With high pressure in place, the air is relatively stable and dry, so there’s little to no accumulations expected from those lake-enhanced showers. It will be a quiet night tonight, with a few isolated flurries downwind of the Finger Lakes, mostly cloudy skies otherwise, with lows in the mid to upper teens.
The high pressure will shift south-southeastward during the day Monday as a storm system passes to the north. The storm system will be too far north to impact Tompkins County, but the reorientation of the high will allow for flow to turn southerly (out of the south) overnight, and temperatures will climb somewhat higher. Expect highs Monday to be in the upper 30s with partly cloudy skies. Monday night will see mostly cloudy skies, and thanks to those clouds and the southerly wind, lows will only fall back to the lower 30s.
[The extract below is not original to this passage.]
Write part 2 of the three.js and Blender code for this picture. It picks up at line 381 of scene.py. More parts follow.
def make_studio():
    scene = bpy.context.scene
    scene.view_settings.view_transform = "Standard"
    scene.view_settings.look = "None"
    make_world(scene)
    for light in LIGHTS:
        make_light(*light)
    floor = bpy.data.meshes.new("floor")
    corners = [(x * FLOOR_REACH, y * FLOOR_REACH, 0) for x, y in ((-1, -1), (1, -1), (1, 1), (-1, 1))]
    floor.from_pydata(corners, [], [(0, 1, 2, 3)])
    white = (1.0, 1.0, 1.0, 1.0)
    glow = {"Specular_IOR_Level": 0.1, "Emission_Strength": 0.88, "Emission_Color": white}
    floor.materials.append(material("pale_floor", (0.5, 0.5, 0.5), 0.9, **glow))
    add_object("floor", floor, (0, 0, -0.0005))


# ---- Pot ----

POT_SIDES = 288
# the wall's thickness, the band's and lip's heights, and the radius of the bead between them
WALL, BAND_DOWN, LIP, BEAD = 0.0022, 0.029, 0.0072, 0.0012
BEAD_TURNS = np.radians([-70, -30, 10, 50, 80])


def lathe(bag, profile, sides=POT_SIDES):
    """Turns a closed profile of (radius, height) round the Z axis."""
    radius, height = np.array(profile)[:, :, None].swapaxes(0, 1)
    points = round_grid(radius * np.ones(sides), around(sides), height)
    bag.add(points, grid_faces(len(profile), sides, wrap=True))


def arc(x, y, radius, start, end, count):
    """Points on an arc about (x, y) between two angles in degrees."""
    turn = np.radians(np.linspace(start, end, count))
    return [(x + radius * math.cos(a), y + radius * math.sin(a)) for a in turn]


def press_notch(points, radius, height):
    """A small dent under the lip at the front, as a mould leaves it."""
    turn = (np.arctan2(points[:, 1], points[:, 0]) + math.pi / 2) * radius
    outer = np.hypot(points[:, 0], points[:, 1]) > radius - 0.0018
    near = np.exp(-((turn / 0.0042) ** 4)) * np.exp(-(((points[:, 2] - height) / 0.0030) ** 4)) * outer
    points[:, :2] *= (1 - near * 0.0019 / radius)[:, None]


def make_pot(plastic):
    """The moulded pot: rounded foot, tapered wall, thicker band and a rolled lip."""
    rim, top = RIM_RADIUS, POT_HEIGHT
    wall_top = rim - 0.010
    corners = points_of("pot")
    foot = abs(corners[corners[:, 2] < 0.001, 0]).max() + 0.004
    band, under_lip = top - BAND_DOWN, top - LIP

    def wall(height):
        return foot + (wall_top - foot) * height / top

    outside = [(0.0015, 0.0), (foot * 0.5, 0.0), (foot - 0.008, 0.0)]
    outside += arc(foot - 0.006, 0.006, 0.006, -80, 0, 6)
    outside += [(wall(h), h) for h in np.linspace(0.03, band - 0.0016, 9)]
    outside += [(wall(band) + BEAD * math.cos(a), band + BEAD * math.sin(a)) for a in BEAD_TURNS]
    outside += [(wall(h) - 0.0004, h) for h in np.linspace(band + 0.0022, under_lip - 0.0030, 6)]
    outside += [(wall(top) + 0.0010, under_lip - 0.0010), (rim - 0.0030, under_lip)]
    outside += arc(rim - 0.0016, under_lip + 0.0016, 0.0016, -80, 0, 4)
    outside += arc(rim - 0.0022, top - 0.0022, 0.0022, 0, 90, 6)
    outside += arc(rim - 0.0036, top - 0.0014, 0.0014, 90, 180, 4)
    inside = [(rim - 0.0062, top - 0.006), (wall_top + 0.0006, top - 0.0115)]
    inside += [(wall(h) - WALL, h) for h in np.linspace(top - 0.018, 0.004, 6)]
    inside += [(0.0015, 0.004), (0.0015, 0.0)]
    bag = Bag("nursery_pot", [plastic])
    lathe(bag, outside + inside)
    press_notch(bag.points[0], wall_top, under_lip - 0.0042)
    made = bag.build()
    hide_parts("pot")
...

Tuesday will see a return of northwesterly flow, because the northern storm system will press against the mass of high pressure, causing it to slide down and back westward, in a way the high pressure system is sloshing (our atmosphere behaves as a very thin fluid). Skies will stay dry, and temperature will be the same if not a hair cooler than Monday, topping out in the upper 30s. Tuesday night will see partly cloudy skies and lows in the upper 20s.
A quick-moving and weak storm system will pass through the Great Lakes and to the north of Tompkins County Tuesday night into Wednesday morning, but this will produce little to no precipitation, just some additional cloud cover. The southerly flow ahead of the low will bring the temperatures up into the low 40s for highs Wednesday, though once the associated dry cold front slips through around noon, temperatures will begin to gall again, with mostly cloudy skies and overnight lows in the mid 20s Wednesday night.
High pressure builds back in from the west Thursday, with light northwesterly winds. Expect partly cloudy skies and highs in the mid 30s. Thursday night will be quiet with partly to mostly cloudy skies and lows in the mid to upper 20s.
Heading into Friday, the high shifts east, placing Ithaca and Tompkins County in the back-side of its clockwise circulation, and in the path of southerly flow. Skies will be partly cloudy with highs in the lower 40s. Friday night will be interesting, as a storm system begins to move in from the Great Lakes. Right now, this appears to be more likely a rain event vs. a snow event, as temperatures will still be in the upper 30s at the time of precipitation onset, 6-9 PM Christmas Eve. Some higher elevations may briefly see snow, but as the high skirts north of us, it’ll place Tompkins County in the warm sector for much of the night and into Christmas Morning, so if you see a few flakes Christmas Eve night, they aren’t likely to last long, as temperatures rise into the low 40s by sunrise Christmas Day.
Christmas Day will likely be a green one. Expect cloudy skies and scattered rain showers as the low passes through, with highs in the mid to upper 40s. Temperatures will fall into the mid 30s Saturday night as the rain ends, and Sunday will be cooler, dry and partly cloudy with highs in the mid 30s.
Looking ahead into New Year’s Day, the large-scale pattern favors a dome of warmer air over the Southeast and Gulf Coast, with an upstream just stream trough over the West Coast and Mountain West. The pattern is favorable for flow of Pacific systems into the Mountain West and continental storm systems sliding into the Great Lakes, resulting in above normal chances of precipitation across much of the country. It’ll be quiet locally, with near-normal temperatures and slightly above-normal precipitation.